WHAT YOU HAVE TO DO: Write out the whole listing exactly as it stands.

═══ DATASET CONTENT ═══

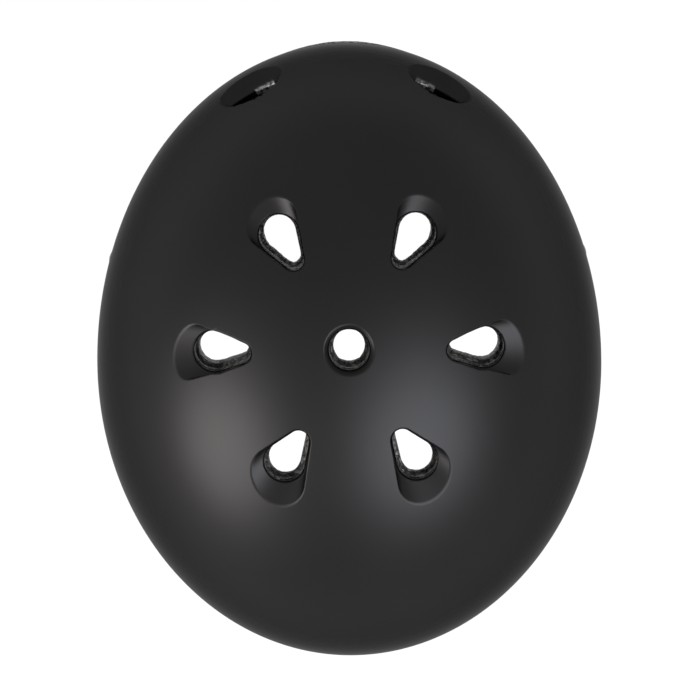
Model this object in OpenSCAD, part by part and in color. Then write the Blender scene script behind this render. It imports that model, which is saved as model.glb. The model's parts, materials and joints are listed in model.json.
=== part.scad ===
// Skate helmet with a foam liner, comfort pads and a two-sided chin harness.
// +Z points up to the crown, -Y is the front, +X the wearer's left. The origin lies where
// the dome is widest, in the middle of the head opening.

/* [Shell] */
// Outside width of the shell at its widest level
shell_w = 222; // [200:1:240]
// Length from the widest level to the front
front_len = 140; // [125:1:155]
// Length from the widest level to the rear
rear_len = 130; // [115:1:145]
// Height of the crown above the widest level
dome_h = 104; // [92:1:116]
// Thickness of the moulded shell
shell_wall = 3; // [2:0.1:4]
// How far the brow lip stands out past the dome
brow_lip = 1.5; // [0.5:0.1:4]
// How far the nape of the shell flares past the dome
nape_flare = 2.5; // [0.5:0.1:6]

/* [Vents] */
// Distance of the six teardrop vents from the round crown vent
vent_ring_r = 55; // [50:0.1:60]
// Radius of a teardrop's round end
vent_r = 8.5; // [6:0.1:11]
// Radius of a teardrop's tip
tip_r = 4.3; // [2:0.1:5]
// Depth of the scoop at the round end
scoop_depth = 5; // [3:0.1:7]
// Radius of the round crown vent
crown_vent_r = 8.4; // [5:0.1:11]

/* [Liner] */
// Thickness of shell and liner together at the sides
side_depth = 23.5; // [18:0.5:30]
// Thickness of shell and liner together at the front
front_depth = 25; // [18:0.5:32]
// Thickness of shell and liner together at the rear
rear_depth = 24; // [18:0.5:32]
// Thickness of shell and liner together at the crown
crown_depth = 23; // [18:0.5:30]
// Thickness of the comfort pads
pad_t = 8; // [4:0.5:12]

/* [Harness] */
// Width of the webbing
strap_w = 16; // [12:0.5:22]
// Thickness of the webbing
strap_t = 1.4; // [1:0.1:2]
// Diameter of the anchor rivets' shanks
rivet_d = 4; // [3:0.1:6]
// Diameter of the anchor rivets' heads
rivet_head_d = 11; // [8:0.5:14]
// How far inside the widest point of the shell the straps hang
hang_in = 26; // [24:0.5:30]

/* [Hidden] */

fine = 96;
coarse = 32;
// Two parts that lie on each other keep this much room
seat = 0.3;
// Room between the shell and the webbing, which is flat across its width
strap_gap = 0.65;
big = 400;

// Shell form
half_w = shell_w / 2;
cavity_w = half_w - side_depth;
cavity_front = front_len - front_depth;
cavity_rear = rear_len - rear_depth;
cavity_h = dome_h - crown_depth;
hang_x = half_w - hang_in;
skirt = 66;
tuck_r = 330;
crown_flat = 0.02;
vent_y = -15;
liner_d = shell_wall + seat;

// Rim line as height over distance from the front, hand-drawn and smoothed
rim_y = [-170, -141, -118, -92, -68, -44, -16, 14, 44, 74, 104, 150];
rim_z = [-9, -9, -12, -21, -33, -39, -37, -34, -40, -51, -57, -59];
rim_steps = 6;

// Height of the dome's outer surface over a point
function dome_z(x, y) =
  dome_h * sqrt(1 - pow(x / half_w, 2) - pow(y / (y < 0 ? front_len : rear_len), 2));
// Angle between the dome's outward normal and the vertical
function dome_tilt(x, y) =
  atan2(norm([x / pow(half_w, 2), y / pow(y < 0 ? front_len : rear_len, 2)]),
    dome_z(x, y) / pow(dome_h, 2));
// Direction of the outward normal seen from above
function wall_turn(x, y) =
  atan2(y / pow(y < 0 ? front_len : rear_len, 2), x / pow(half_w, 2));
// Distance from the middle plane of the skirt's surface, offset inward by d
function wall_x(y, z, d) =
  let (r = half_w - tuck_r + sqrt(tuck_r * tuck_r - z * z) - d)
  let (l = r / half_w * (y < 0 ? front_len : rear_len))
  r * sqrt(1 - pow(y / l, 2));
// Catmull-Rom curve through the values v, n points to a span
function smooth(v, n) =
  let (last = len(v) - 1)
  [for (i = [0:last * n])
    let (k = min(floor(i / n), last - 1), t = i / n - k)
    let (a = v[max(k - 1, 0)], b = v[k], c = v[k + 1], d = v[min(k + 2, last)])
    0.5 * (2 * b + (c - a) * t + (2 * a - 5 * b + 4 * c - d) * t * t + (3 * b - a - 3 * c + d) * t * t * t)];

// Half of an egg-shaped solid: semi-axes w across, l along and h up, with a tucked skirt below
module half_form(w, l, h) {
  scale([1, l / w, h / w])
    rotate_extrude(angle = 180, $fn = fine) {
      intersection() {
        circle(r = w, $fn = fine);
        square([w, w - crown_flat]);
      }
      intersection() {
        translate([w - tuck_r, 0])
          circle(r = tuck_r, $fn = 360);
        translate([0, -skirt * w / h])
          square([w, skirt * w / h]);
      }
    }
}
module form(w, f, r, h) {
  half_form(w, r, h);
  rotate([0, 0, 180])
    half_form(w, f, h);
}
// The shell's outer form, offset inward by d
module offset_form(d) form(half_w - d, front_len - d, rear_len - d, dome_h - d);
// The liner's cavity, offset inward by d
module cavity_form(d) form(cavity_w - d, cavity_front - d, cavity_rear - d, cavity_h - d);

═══

RESULT OF THIS EXERCISE:
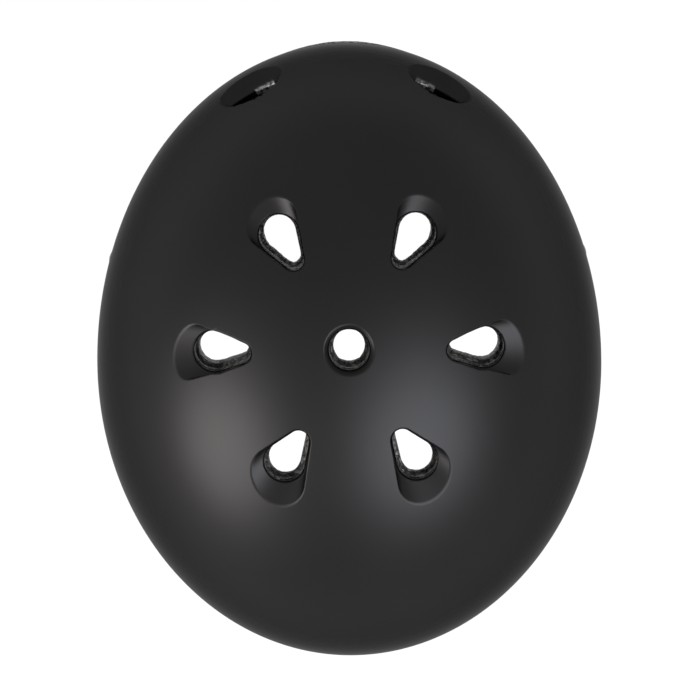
Model this object in OpenSCAD, part by part and in color. Then write the Blender scene script behind this render. It imports that model, which is saved as model.glb. The model's parts, materials and joints are listed in model.json.
=== part.scad ===
// Skate helmet with a foam liner, comfort pads and a two-sided chin harness.
// +Z points up to the crown, -Y is the front, +X the wearer's left. The origin lies where
// the dome is widest, in the middle of the head opening.

/* [Shell] */
// Outside width of the shell at its widest level
shell_w = 222; // [200:1:240]
// Length from the widest level to the front
front_len = 140; // [125:1:155]
// Length from the widest level to the rear
rear_len = 130; // [115:1:145]
// Height of the crown above the widest level
dome_h = 104; // [92:1:116]
// Thickness of the moulded shell
shell_wall = 3; // [2:0.1:4]
// How far the brow lip stands out past the dome
brow_lip = 1.5; // [0.5:0.1:4]
// How far the nape of the shell flares past the dome
nape_flare = 2.5; // [0.5:0.1:6]

/* [Vents] */
// Distance of the six teardrop vents from the round crown vent
vent_ring_r = 55; // [50:0.1:60]
// Radius of a teardrop's round end
vent_r = 8.5; // [6:0.1:11]
// Radius of a teardrop's tip
tip_r = 4.3; // [2:0.1:5]
// Depth of the scoop at the round end
scoop_depth = 5; // [3:0.1:7]
// Radius of the round crown vent
crown_vent_r = 8.4; // [5:0.1:11]

/* [Liner] */
// Thickness of shell and liner together at the sides
side_depth = 23.5; // [18:0.5:30]
// Thickness of shell and liner together at the front
front_depth = 25; // [18:0.5:32]
// Thickness of shell and liner together at the rear
rear_depth = 24; // [18:0.5:32]
// Thickness of shell and liner together at the crown
crown_depth = 23; // [18:0.5:30]
// Thickness of the comfort pads
pad_t = 8; // [4:0.5:12]

/* [Harness] */
// Width of the webbing
strap_w = 16; // [12:0.5:22]
// Thickness of the webbing
strap_t = 1.4; // [1:0.1:2]
// Diameter of the anchor rivets' shanks
rivet_d = 4; // [3:0.1:6]
// Diameter of the anchor rivets' heads
rivet_head_d = 11; // [8:0.5:14]
// How far inside the widest point of the shell the straps hang
hang_in = 26; // [24:0.5:30]

/* [Hidden] */

fine = 96;
coarse = 32;
// Two parts that lie on each other keep this much room
seat = 0.3;
// Room between the shell and the webbing, which is flat across its width
strap_gap = 0.65;
big = 400;

// Shell form
half_w = shell_w / 2;
cavity_w = half_w - side_depth;
cavity_front = front_len - front_depth;
cavity_rear = rear_len - rear_depth;
cavity_h = dome_h - crown_depth;
hang_x = half_w - hang_in;
skirt = 66;
tuck_r = 330;
crown_flat = 0.02;
vent_y = -15;
liner_d = shell_wall + seat;

// Rim line as height over distance from the front, hand-drawn and smoothed
rim_y = [-170, -141, -118, -92, -68, -44, -16, 14, 44, 74, 104, 150];
rim_z = [-9, -9, -12, -21, -33, -39, -37, -34, -40, -51, -57, -59];
rim_steps = 6;

// Height of the dome's outer surface over a point
function dome_z(x, y) =
  dome_h * sqrt(1 - pow(x / half_w, 2) - pow(y / (y < 0 ? front_len : rear_len), 2));
// Angle between the dome's outward normal and the vertical
function dome_tilt(x, y) =
  atan2(norm([x / pow(half_w, 2), y / pow(y < 0 ? front_len : rear_len, 2)]),
    dome_z(x, y) / pow(dome_h, 2));
// Direction of the outward normal seen from above
function wall_turn(x, y) =
  atan2(y / pow(y < 0 ? front_len : rear_len, 2), x / pow(half_w, 2));
// Distance from the middle plane of the skirt's surface, offset inward by d
function wall_x(y, z, d) =
  let (r = half_w - tuck_r + sqrt(tuck_r * tuck_r - z * z) - d)
  let (l = r / half_w * (y < 0 ? front_len : rear_len))
  r * sqrt(1 - pow(y / l, 2));
// Catmull-Rom curve through the values v, n points to a span
function smooth(v, n) =
  let (last = len(v) - 1)
  [for (i = [0:last * n])
    let (k = min(floor(i / n), last - 1), t = i / n - k)
    let (a = v[max(k - 1, 0)], b = v[k], c = v[k + 1], d = v[min(k + 2, last)])
    0.5 * (2 * b + (c - a) * t + (2 * a - 5 * b + 4 * c - d) * t * t + (3 * b - a - 3 * c + d) * t * t * t)];

// Half of an egg-shaped solid: semi-axes w across, l along and h up, with a tucked skirt below
module half_form(w, l, h) {
  scale([1, l / w, h / w])
    rotate_extrude(angle = 180, $fn = fine) {
      intersection() {
        circle(r = w, $fn = fine);
        square([w, w - crown_flat]);
      }
      intersection() {
        translate([w - tuck_r, 0])
          circle(r = tuck_r, $fn = 360);
        translate([0, -skirt * w / h])
          square([w, skirt * w / h]);
      }
    }
}
module form(w, f, r, h) {
  half_form(w, r, h);
  rotate([0, 0, 180])
    half_form(w, f, h);
}
// The shell's outer form, offset inward by d
module offset_form(d) form(half_w - d, front_len - d, rear_len - d, dome_h - d);
// The liner's cavity, offset inward by d
module cavity_form(d) form(cavity_w - d, cavity_front - d, cavity_rear - d, cavity_h - d);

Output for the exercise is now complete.